*TASK REQUIREMENTS*
Your task is to output the data exactly as it stands.

*DATA SEGMENT*

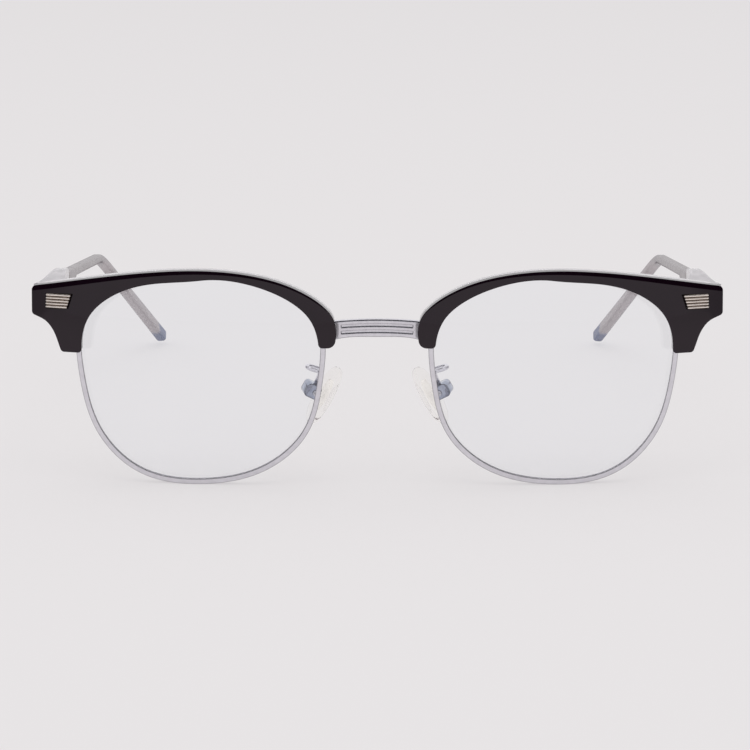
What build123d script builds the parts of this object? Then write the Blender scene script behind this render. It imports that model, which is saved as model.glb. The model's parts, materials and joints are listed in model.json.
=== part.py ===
from build123d import *
from math import cos, radians, sin, sqrt
import os

# Half rim eyeglasses: metal rims and bridge, laminated brows in front of them, hinged temples, nose pads.
# Millimetres. X runs to the wearer's left, Y from the front backwards, Z up from the table.
# Every side piece is drawn for the wearer's left and mirrored for the right.

# Lens and rim
lens_width = 48.4
lens_height = 42.0
lens_gap = 21.6
lens_curve = 130.0
face_wrap = 5.0
lens_front_y = 0.3
lens_thickness = 1.2
lens_bevel = 0.35
groove_depth = 0.4
rim_wall = 0.65
rim_depth = 1.9
seat_clearance = 0.03

# Closing block of the rim, behind the lug of the brow
lock_width = 2.9
lock_height = 3.6
lock_depth = 2.4
lock_rise = 3.1
lock_sink = 0.3
lock_split = 0.15
lock_screw_radius = 0.5
lock_head_radius = 0.8
lock_head_height = 0.5

# Brow: black front layer and clear backing
brow_thickness = 2.4
backing_thickness = 1.8
brow_cover = 0.7
brow_rise = 0.95
brow_bevel = 0.7
nose_width = 2.7
nose_drop = 15.1
nose_round = 1.6
nose_lens_round = 0.9
corner_reach = 9.7
corner_drop = 4.1
corner_height = 5.4
corner_round = 0.8
lug_width = 3.65
lug_drop = 16.8
lug_round = 0.8

# Endpiece block from the brow's corner back to the hinge
joint_y = 23.5
joint_gap = 0.3
block_lift = 0.2
block_sag = 0.7
block_foot = 8.0
block_inset = 5.8
block_width = 2.6
block_bulge = 0.35
block_root = 0.9
block_neck = 7.5
block_edge_round = 0.7

# Hinge
hinge_lift = 2.5
hinge_height = 4.0
hinge_radius = 1.15
hinge_stand = 1.25
middle_knuckle = 1.6
knuckle_gap = 0.1
leaf_thickness = 0.8
leaf_length = 5.6
hinge_pin_radius = 0.5
hinge_head_radius = 0.85
hinge_head_height = 0.35
pin_clearance = 0.04

# Temple
temple_width = 2.5
temple_height = 2.0
temple_front_height = 6.2
temple_rise = 0.35
temple_slope = 6.9
temple_splay = 0.4
temple_length = 85.1
ear_length = 52.9
ear_inward = 11.2
ear_height = 2.9
bend_radius = 26.0
tip_height = 1.4
tip_round = 0.6
temple_edge_round = 0.75
temple_nose_round = 2.6
flat_length = 6.6
flare_length = 12.0
flare_steps = 4
core_width = 0.8
core_height = 1.2
core_end_margin = 7.5

# Bridge
bridge_front_y = 1.5
bridge_sweep = 0.65
bridge_depth = 1.7
bridge_drop = 9.7
bridge_height = 3.57
bridge_arch = 0.85
bridge_flare = 1.0
bridge_flare_width = 4.2
bridge_edge_round = 0.5
bridge_line_radius = 0.4
bridge_line_depth = 0.2
bridge_line_length = 14.3
bridge_line_drops = (1.2, 2.45)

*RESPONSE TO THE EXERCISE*
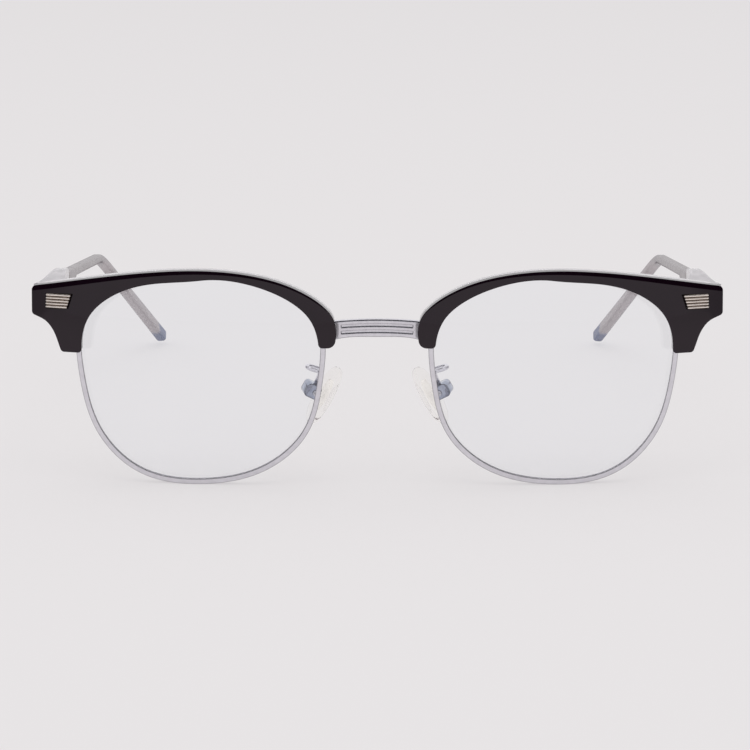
What build123d script builds the parts of this object? Then write the Blender scene script behind this render. It imports that model, which is saved as model.glb. The model's parts, materials and joints are listed in model.json.
=== part.py ===
from build123d import *
from math import cos, radians, sin, sqrt
import os

# Half rim eyeglasses: metal rims and bridge, laminated brows in front of them, hinged temples, nose pads.
# Millimetres. X runs to the wearer's left, Y from the front backwards, Z up from the table.
# Every side piece is drawn for the wearer's left and mirrored for the right.

# Lens and rim
lens_width = 48.4
lens_height = 42.0
lens_gap = 21.6
lens_curve = 130.0
face_wrap = 5.0
lens_front_y = 0.3
lens_thickness = 1.2
lens_bevel = 0.35
groove_depth = 0.4
rim_wall = 0.65
rim_depth = 1.9
seat_clearance = 0.03

# Closing block of the rim, behind the lug of the brow
lock_width = 2.9
lock_height = 3.6
lock_depth = 2.4
lock_rise = 3.1
lock_sink = 0.3
lock_split = 0.15
lock_screw_radius = 0.5
lock_head_radius = 0.8
lock_head_height = 0.5

# Brow: black front layer and clear backing
brow_thickness = 2.4
backing_thickness = 1.8
brow_cover = 0.7
brow_rise = 0.95
brow_bevel = 0.7
nose_width = 2.7
nose_drop = 15.1
nose_round = 1.6
nose_lens_round = 0.9
corner_reach = 9.7
corner_drop = 4.1
corner_height = 5.4
corner_round = 0.8
lug_width = 3.65
lug_drop = 16.8
lug_round = 0.8

# Endpiece block from the brow's corner back to the hinge
joint_y = 23.5
joint_gap = 0.3
block_lift = 0.2
block_sag = 0.7
block_foot = 8.0
block_inset = 5.8
block_width = 2.6
block_bulge = 0.35
block_root = 0.9
block_neck = 7.5
block_edge_round = 0.7

# Hinge
hinge_lift = 2.5
hinge_height = 4.0
hinge_radius = 1.15
hinge_stand = 1.25
middle_knuckle = 1.6
knuckle_gap = 0.1
leaf_thickness = 0.8
leaf_length = 5.6
hinge_pin_radius = 0.5
hinge_head_radius = 0.85
hinge_head_height = 0.35
pin_clearance = 0.04

# Temple
temple_width = 2.5
temple_height = 2.0
temple_front_height = 6.2
temple_rise = 0.35
temple_slope = 6.9
temple_splay = 0.4
temple_length = 85.1
ear_length = 52.9
ear_inward = 11.2
ear_height = 2.9
bend_radius = 26.0
tip_height = 1.4
tip_round = 0.6
temple_edge_round = 0.75
temple_nose_round = 2.6
flat_length = 6.6
flare_length = 12.0
flare_steps = 4
core_width = 0.8
core_height = 1.2
core_end_margin = 7.5

# Bridge
bridge_front_y = 1.5
bridge_sweep = 0.65
bridge_depth = 1.7
bridge_drop = 9.7
bridge_height = 3.57
bridge_arch = 0.85
bridge_flare = 1.0
bridge_flare_width = 4.2
bridge_edge_round = 0.5
bridge_line_radius = 0.4
bridge_line_depth = 0.2
bridge_line_length = 14.3
bridge_line_drops = (1.2, 2.45)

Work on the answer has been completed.